The alert reader will notice that I have so far refrained from using the word "dispensation" in this article. My reasons are these: (1) I do not wish people to have a negative knee-jerk reaction to a word which some, unfortunately, consider distasteful. (2) I want readers to understand the meaning of the Greek word without any negative baggage. (3) To me, the word "dispensation" does not immediately denote or connote the true meaning of this Greek word. I think "household management" is better, and it actually fits all contexts, even if it is a bit cumbersome, perhaps. For the record, theologians derive the term "dispensation" from four uses in the KJV: 1 Cor. 9:17; Eph. 1:10; Eph. 3:2; Col. 1:25. And of course, from these occurrences they have coined the word "dispensationalism." I personally am a staunch proponent of "dispensational premillennialism" because it most accurately, in my view, interprets the details of all of Scripture.

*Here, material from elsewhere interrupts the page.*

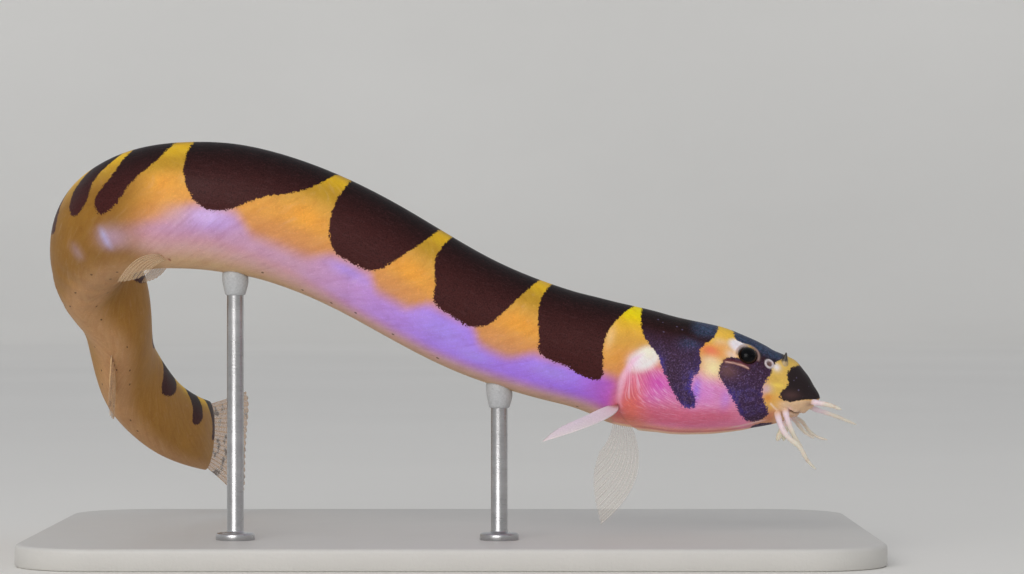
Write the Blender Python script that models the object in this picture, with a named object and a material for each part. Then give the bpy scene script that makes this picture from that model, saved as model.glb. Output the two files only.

The word oikonomía is used on several different levels. But clearly, on two or three occasions, it expressly refers to a particular way of God's working in this world. There is a system of theology that understands this fact. For better or for worse, we call it "Dispensationalism." My own definition is a simple one. Dispensationalism is a theological system which acknowledges that God works in different ways with different peoples at different times. I believe in the Scriptures we have cited, there are three distinct ways in which God works with people: These three are (1) the Church age; (2) Christ's future Millennial Kingdom; and (3) the Co-Regency of God and Christ aided by His slaves, all of whom reign forever and ever in what we sometimes call the Eternal State.
Past Dispensationalists confined themselves to seven dispensations or ways of God's dealing with humanity. Personally, I have come up with nine stages. Here is a brief list (with links) outlining the various "household management" systems God has used in the past, is using in the present, and will use in the future:
God's Household Management Strategies
Innocence: Creation to the Fall of man
Conscience (or Moral Responsibility): The Fall to the Great Flood
Human Government: God's covenant with Noah to the dispersion of humanity at the Tower of Babel
Promise: God's promise to Abraham to the giving of the Law
Law: Giving of the Law at Mt. Sinai to the crucifixion of Christ
Grace (the Church Age): Day of Pentecost to the Rapture
Tribulation (Daniel's 70th Week): The establishment of a seven-year peace treaty with Israel to the Second Coming of Christ.
Millennial Kingdom: The Second Coming of Christ to the destruction of the universe and the Great White Throne Judgment
The Eternal Kingdom: The creation of the New Heavens and Earth. There is no end.